For the sake of posterity, I’ll also mention the reasons I couldn’t use the regular PEAR installation methods.

  1. The host doesn’t allow SSH access.
  2. I can’t install outside the webtree, because the host is using PHP’s open_basedir restriction. In their case, nothing outside the web directory can be read by PHP.
  3. I tried using the PEAR 1.4 remote installation instructions involving Net_FTP, but for some reason my local installation was not being mirrored remotely. If there’s an error log describing what went wrong, I couldn’t find it.
  4. Using the web-based installation with go-pear.php isn’t supported under PEAR 1.4 right now. I tried it anyway, and it worked until the package files had to be decompressed. PEAR wasn’t able to create a temporary directory in which to extract the files.
  5. The PEAR manual no longer contains the manual installation instructions. Apparently the directory structure has become more complicated in recent versions, and simply downloading the .tar.gz files of the various packages is not a Good Idea.

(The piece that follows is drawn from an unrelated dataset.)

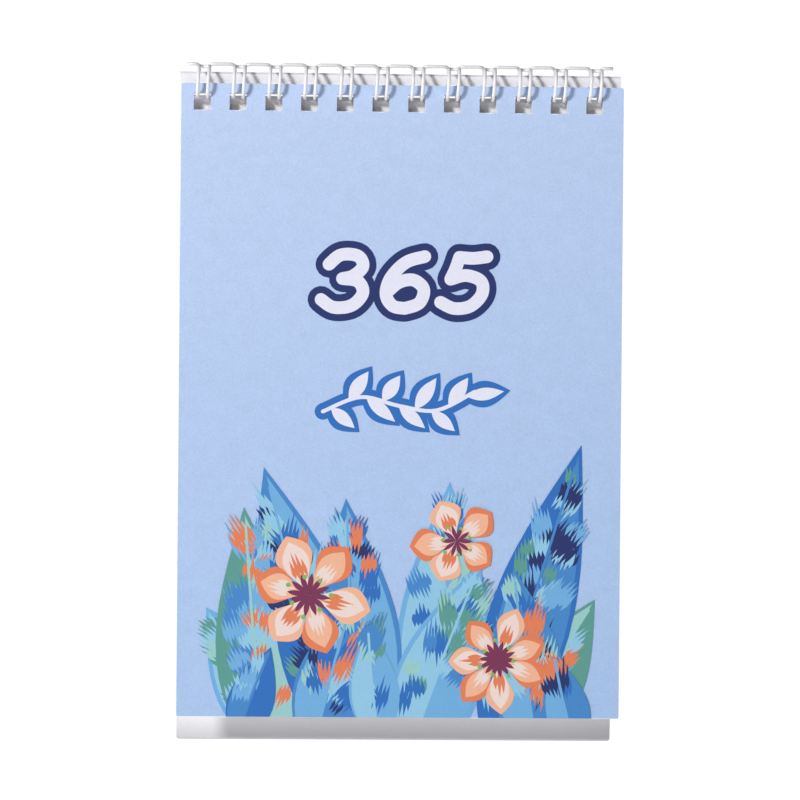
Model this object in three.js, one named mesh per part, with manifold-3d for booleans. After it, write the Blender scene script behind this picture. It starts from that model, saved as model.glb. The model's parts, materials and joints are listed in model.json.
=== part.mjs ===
// A tent-shaped desk calendar with a twin-loop wire binding along its top.
// One folded board makes the stand: a front panel, a flat base and a rear panel.
// Both upper edges of the board, twelve month leaves and a front cover hang on one bent wire comb.
// The leaves and the cover hang as one pack that stands off the front panel towards its foot.
// The cover turns about the centre line of the wire rings.
// Units are millimetres, +Z is up, -Y is the front, and the origin is the middle of the base's underside.
import * as THREE from "three";
import { mergeVertices } from "three/addons/utils/BufferGeometryUtils.js";
import Module from "manifold-3d";

const wasm = await Module();
wasm.setup();

const rad = THREE.MathUtils.degToRad;

// Everything made of card or paper is cut to one width
const calendarWidth = 105;

// Stand board
const boardThickness = 0.45;
const frontPanelLength = 159.5;
const frontLean = rad(10.9);
const rearLean = rad(12.5);
const creaseInnerRadius = 0.4;
const creaseCornerRadius = 1;
const scoreWidth = 0.8;
const scoreDepth = 0.12;
const boardMargin = 2.1;

// Paper sheets
const sheetHeight = 150;
const sheetCornerRadius = 0.5;
const sheetMargin = 2.3;
const sheetSideShift = 0.4;
const leafCount = 12;
const leafThickness = 0.15;
const sheetStandOff = rad(5.6);
const fanAngle = rad(0.6);
const boundBand = 9;
const coverThickness = 0.3;

// Punched holes, three to the inch
const holePitch = 25.4 / 3;
const holeCount = Math.floor(calendarWidth / holePitch);
const holeWidth = 4;
const holeHeight = 4;
const holeRowShift = -0.6;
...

All in all, it wasn’t a very pleasant experience, but at least now the website is working with our own copy of the files. The web host we’re using is fine, but their setup is hamstrung, in my opinion, by their over-reliance on the control panel software driving their shared hosting. I could fix this problem easily myself, but I don’t have access to the configuration files.

Posted by Joe

Comments

Thanks for the posting, I'd almost given up but finally moved the pear files into public_html and succeeded.